Mi 11-M íntimo
Me he bebido los documentales del vigésimo aniversario de los atentados, pero, más que la pantalla, miraba el alucinado rostro de mi hija viendo con ojos nuevos aquellos días de horror y amor al tiempo
El 11 de marzo de 2004 mi hija mayor tenía seis mayos y la pequeña dos abriles. Esa mañana, como todas, pero como ninguna, habiendo escuchado ya la noticia, las arranqué de la cama, les di el desayuno, les hice las coletas, las até a sus sillitas de mi Ibiza negro, dejé a la mayor en el cole y a la pequeña con mi madre, y salí disparada al periódico con las lágrimas cayéndoseme a plomo mientras escuchaba en la radio cómo iba subiendo el recuento de muertos en los trenes. El resto está en los papeles. Me eché a la calle, me puse las gafas y el casco de periodista, y la adrenalina hizo el resto. Fue un día eterno y, a la vez, un suspiro. No sé ni cuándo llegué a casa, exhausta, pero sí que las niñas llevaban horas acostadas y que corrí a mirar cómo dormían como si hiciera siglos que no las viera. La mayor había traído un dibujo del cole. Un lazo negro pintado a rotulador en una hoja de su cuaderno de Plástica. Se lo había puesto de deberes su maestra porque a una niña de su clase le habían matado a su tía preferida en el Cercanías. La pequeña no se enteró de nada, bendita sea. Y eso que vivimos en la ciudad donde los islamistas subieron a los trenes con las bombas tras aparcar su furgoneta frente al gimnasio donde la llevábamos a aprender a flotar sin manguitos. Nuestro pequeño homenaje a las víctimas fue tener el lazo colgado en la puerta de casa durante años, hasta que las chicas se cansaron de repintarlo, y seguir viviendo.

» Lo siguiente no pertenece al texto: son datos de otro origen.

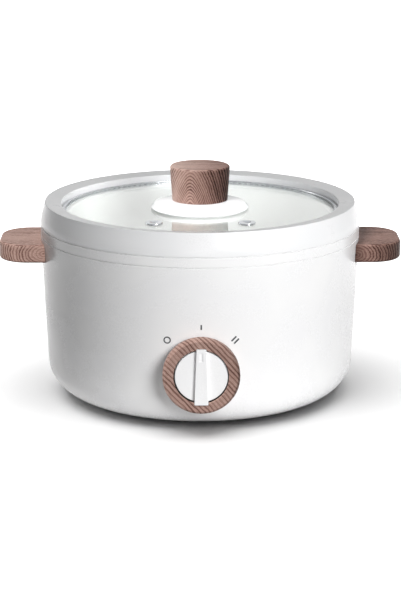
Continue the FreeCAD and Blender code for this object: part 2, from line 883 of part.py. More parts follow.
def make_thermostat_bracket():
    """Sheet strip that hooks under the thermostat's flange, with two ears on the plate."""
    seat = plate_underside - thermostat_flange_drop - thermostat_flange_height
    half_width = bracket_width / 2.0
    inner = bracket_leg_offset
    outer = inner + bracket_thickness
    far_end = outer + bracket_ear_length
    low = seat - bracket_thickness
    bridge = block(-outer, outer, -half_width, half_width, low, seat)
    pieces = [bridge.cut(cylinder(thermostat_radius + hole_clearance, low - 1.0, seat + 1.0))]
    for side in (0, 180):
        leg = block(inner, outer, -half_width, half_width, low, plate_underside)
        ear = block(inner, far_end, -half_width, half_width,
                    plate_underside - bracket_thickness, plate_underside)
        hole = cylinder(bracket_screw_radius + hole_clearance, plate_underside - 2.0,
                        plate_underside + 1.0, bracket_screw_offset)
        pieces += [turned_about_z(leg, side), turned_about_z(ear.cut(hole), side)]
    return fused(pieces)


def make_bracket_screws():
    """Two small screws through the bracket's ears into the heating plate."""
    seat = plate_underside - bracket_thickness
    head = cylinder(bracket_head_radius, seat - bracket_head_height, seat)
    shank_top = plate_underside + plate_hole_depth - hole_clearance
    screw = fused([head, cylinder(bracket_screw_radius, seat - 0.5, shank_top)])
    return group([moved(screw, x) for x in bracket_screw_xs])


def make_thermal_fuse():
    """Sleeved thermal fuse lying against the shield's underside."""
    level = shield_underside - fuse_radius
    start = FreeCAD.Vector(fuse_x, fuse_y - fuse_length / 2.0, level)
    return Part.makeCylinder(fuse_radius, fuse_length, start, Y)


def make_fuse_clip():
    """Spring clip around the fuse, with two ears on the shield."""
    level = shield_underside - fuse_radius
    outer = fuse_radius + fuse_clip_thickness
    half_width = fuse_clip_width / 2.0
    start = FreeCAD.Vector(fuse_x, fuse_y - half_width, level)
    shell = Part.makeCylinder(outer, fuse_clip_width, start, Y)
    legs = block(fuse_x - outer, fuse_x + outer, fuse_y - half_width, fuse_y + half_width,
                 level, shield_underside)
    ears = block(fuse_x - outer - fuse_clip_ear, fuse_x + outer + fuse_clip_ear,
                 fuse_y - half_width, fuse_y + half_width,
                 shield_underside - fuse_clip_thickness, shield_underside)
    channel = Part.makeCylinder(fuse_radius + running_clearance, 2.0 * fuse_clip_width,
                                start - Y * half_width, Y)
    slot = block(fuse_x - fuse_radius - running_clearance, fuse_x + fuse_radius + running_clearance,
                 fuse_y - fuse_clip_width, fuse_y + fuse_clip_width,
                 level, shield_underside + 1.0)
    return fused([shell, legs, ears]).cut([channel, slot])


# Handles


def make_handle_blank():
    """Right-hand handle: a flat tab with large rounded corners and softened edges."""
    half = handle_width / 2.0
    inner = body_radius * 0.75
    tab = prism([(inner, -half),
                 (handle_reach, -half, handle_corner_round),
                 (handle_reach, half, handle_corner_round),
                 (inner, half)], handle_top - handle_thickness, handle_top)
    levels = (handle_top - handle_thickness, handle_top)

    def is_rim(edge):
        box = edge.BoundBox
        flat = box.ZLength < 1e-6 and min(abs(box.ZMin - level) for level in levels) < 1e-6
        return flat and box.XMax > inner + 1e-3

    tab = rounded_edges(tab, handle_edge_round, is_rim)
    low = handle_top - 2.0 * handle_thickness
    high = handle_top + handle_thickness
    seat = Part.makeCone(side_radius(low) + handle_seat_clearance,
                         side_radius(high) + handle_seat_clearance,
                         high - low, FreeCAD.Vector(0, 0, low), Z)
    tab = tab.cut(seat)
    bores = [along_x(handle_screw_radius + running_clearance, handle_pad_face,
                     handle_screw_tip + 1.0, y) for y in handle_screw_ys]
    return tab.cut(bores)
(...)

Estas vísperas del 11-M de 2024 me he bebido los documentales de las teles por el vigésimo aniversario de los atentados, pero, más que a la pantalla, miraba el alucinado rostro de mi pequeña, hoy veinteañera, viendo con ojos nuevos las imágenes y testimonios de esos días de horror, traición, dolor y amor al mismo tiempo. Solo recordaba, si acaso, la brocha gorda. Mea culpa. En casa de la cronista, memoria de ameba. Pero ni ella preguntaba ni el mal es algo de lo que se hable en familia a la hora de la cena. Esos trenes son los que ella coge ahora en la estación de Alcalá de Henares para ir a sus prácticas universitarias. Fuera, en el atrio, una escultura que ni mira porque para ella lleva ahí toda la vida, recuerda a los 192 ausentes. Hombres, mujeres y niños varados por siempre en las vías Bien que mal, mi hija tiene un futuro. A ellos se lo robaron.